Pourquoi l’Eglise refuse-t-elle la crémation des corps des défunts en temps normal ?

— A vrai dire, elle ne refuse pas la crémation. Mais elle la tolère, tout en ayant une nette préférence pour l’inhumation. Car le symbolisme de l’enterrement est plus éloquent et encourageant que l’incinération. Celle-ci évoque une disparition pure et simple du corps, qui se dissout en fumée et en cendres. Tandis que l’inhumation évoque la semence jetée en terre, qui meurt et porte du fruit. Même si ce qui se passe dans un cercueil n’est pas joli, Paul Claudel a voulu que soit inscrit sur sa tombe : « Ici repose la semence de Paul Claudel. » Je note au passage que les musulmans et les juifs refusent presque tous d’être incinérés. Ils sont plus cohérents et courageux que les chrétiens qui choisissent la crémation parce qu’elle coûte moins cher… (...)

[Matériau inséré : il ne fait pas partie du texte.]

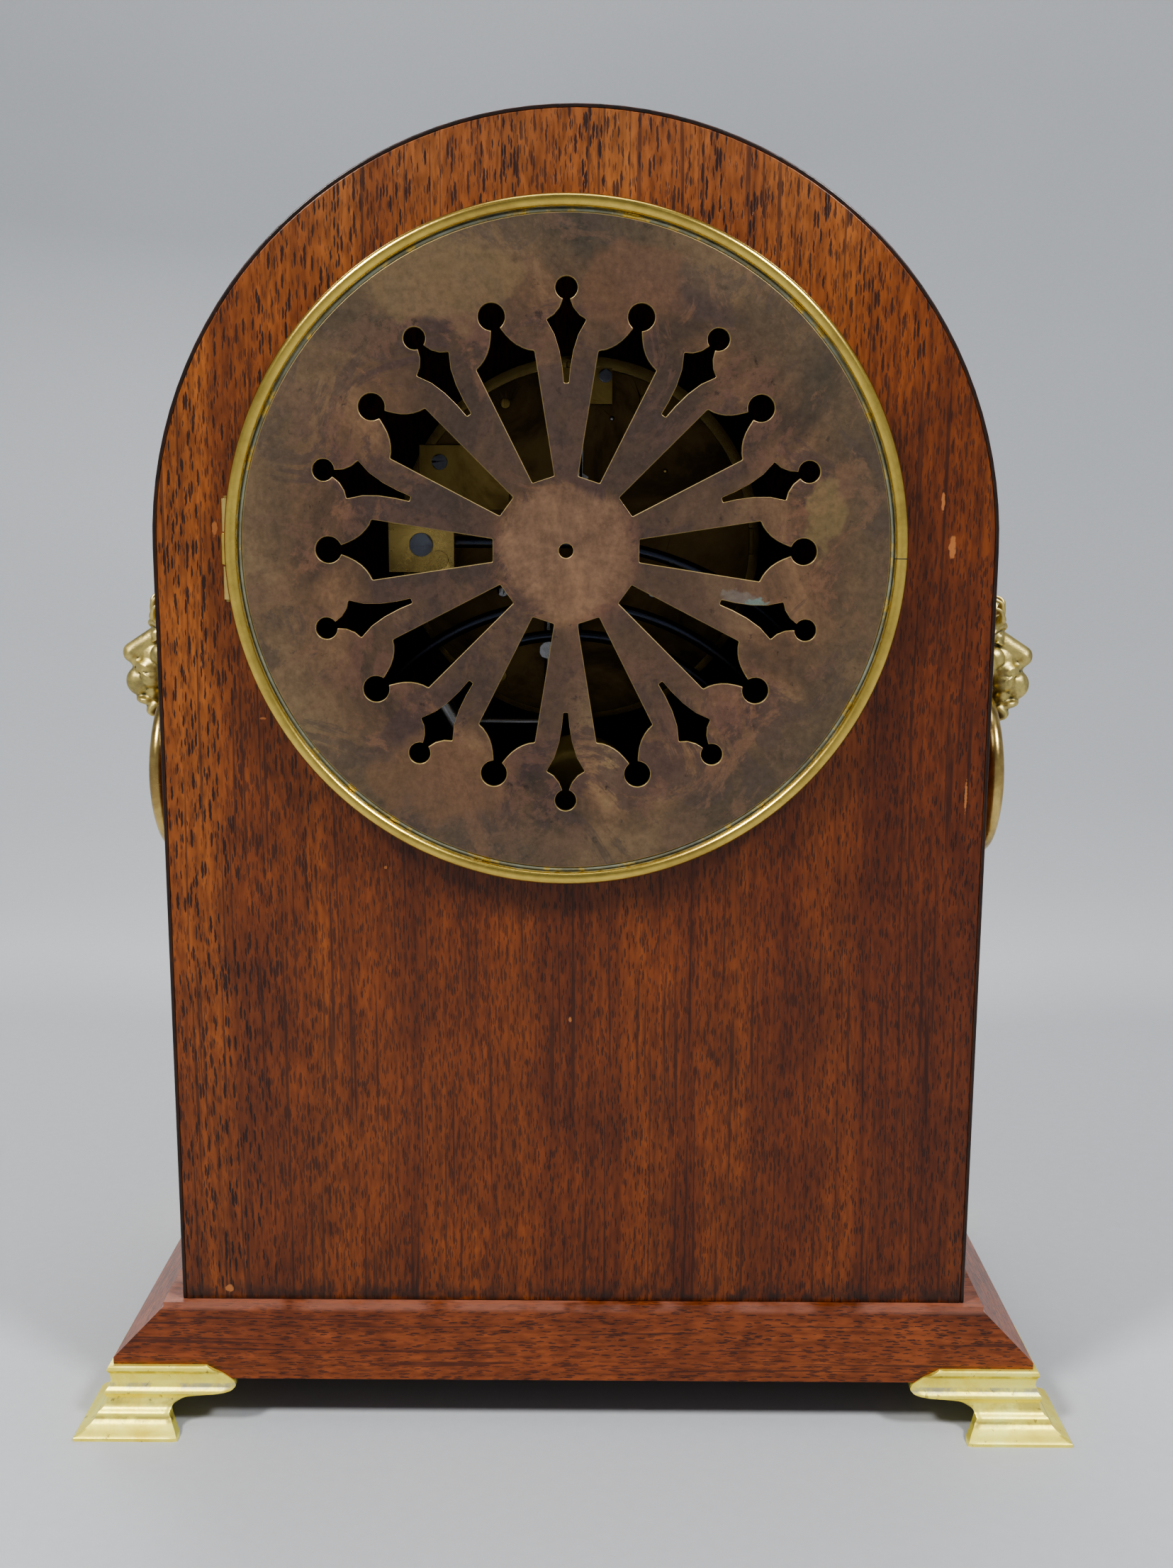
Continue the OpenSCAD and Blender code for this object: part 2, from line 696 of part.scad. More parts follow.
module centre_wheel() {
    color(brass) {
        arbor([0, 0], dial_y - 5.6, back_plate_y - fine, 1.2);
        arbor([0, 0], back_plate_y - 1, out_back + 0.4, 0.6);
        arbor([0, 0], -40.5, -38.8, 3.2);
        wheel([0, 0], centre_n, centre_m, heading([0, 0], third_at), -41.5, -40.5, 5, 4.2);
        pinion([0, 0], centre_pinion_n, great_m, meshed([0, 0], second_at, centre_pinion_n), -20.5, -15.5);
    }
}

module cannon_pinion() {
    color(steel) difference() {
        union() {
            arbor([0, 0], dial_y - 3.8, front_plate_y - 0.4, 1.9);
            pinion([0, 0], cannon_n, minute_m, heading([0, 0], minute_at), -45.9, -44.5);
        }
        arbor([0, 0], dial_y - 6, front_plate_y + 1, 1.2);
    }
}

module hand_nut() {
    color(brass) difference() {
        arbor([0, 0], dial_y - 5, dial_y - 3.8, 2.4);
        arbor([0, 0], dial_y - 6, dial_y, 1.2);
    }
}

// A blued hand drawn pointing up: a slim stem, an open crescent or loop, and a long tip
module hand(length, loop_at, loop_r, hub_r, bore, y0, y1) {
    loop_mid = loop_at + loop_r - 0.8;
    color(blued) difference() {
        union() {
            arbor([0, 0], y0, y1, hub_r);
            slab_y([0, 0], y0, y1) polygon([[-1.1, 2.4], [-0.7, loop_at], [0.7, loop_at], [1.1, 2.4]]);
            arbor([0, loop_mid], y0, y1, loop_r);
            slab_y([0, 0], y0, y1) polygon([[-1.5, loop_mid + loop_r - 0.9], [0, length],
                                            [1.5, loop_mid + loop_r - 0.9]]);
        }
        arbor([0, 0], y0 - 1, y1 + 1, bore);
        arbor([0, loop_mid], y0 - 1, y1 + 1, loop_r - 1);
    }
}

// The hands are shown at ten past ten
hour_rest = 305;
minute_rest = 60;

module minute_hand() {
    rotate_y(minute_rest) hand(minute_len, 27, 2.6, 3.2, 1.9, dial_y - 3.8, dial_y - 3.1);
}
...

— Un thème qui prime dans notre monde actuel est le sauvetage de la planète, sujet fort bon en lui-même. Mais ne décèle-t-on pas une tendance à la déification de « Mère Nature » ?

— Notre planète doit être traitée avec ménagement et sobriété, car nous n’en avons qu’une, si bien qu’il importe de transmettre aux générations qui nous suivront une Terre habitable. Mais ceci n’implique aucune « vénération » de la Terre-Mère. Car celle-ci est aussi une marâtre impitoyable. Elle appartient à ce monde déchu qu’évoque admirablement Paul dans sa lettre aux Romains (Rm 8, 18-27). Un monde livré à la vanité et à la servitude de la corruption, où les vivants sont voués à la mort et ne survivent qu’en tuant d’autres vivants, plantes ou animaux. Donc, de grâce, pas de vénération de la Pachamama, fût-ce en Amazonie. De tout temps, notre planète, qui nous nourrit et a ses beaux côtés, est aussi sauvagement meurtrière. De tout temps, elle est riche en moyens de nous détruire : tremblements de terre, tsunamis, éruptions volcaniques, inondations à répétition, virus dangereux, bactéries nocives, etc.

Quel sera le sort de la nature, des animaux, par exemple, à la fin du monde ?

— J’espère de toute mon âme que les cieux nouveaux et la terre nouvelle dont parle l’Apocalypse (cf. Ap 21, 1) comporteront un monde végétal et animal, et pas seulement un univers humain. Je rêve d’y retrouver, notamment, les animaux domestiques avec qui nous aurons eu un lien familier. Mais ne me demandez pas sous quelle forme précise ! Je n’ai pas encore été voir… Un peu de patience. Je sais seulement ceci : « Ce que l’œil n’a pas vu, ce que l’oreille n’a pas entendu, ce qui n’est même pas monté dans le cœur de l’homme, voilà ce que Dieu a préparé pour ceux qui l’aiment » (cf. 1 Co, 2, 9).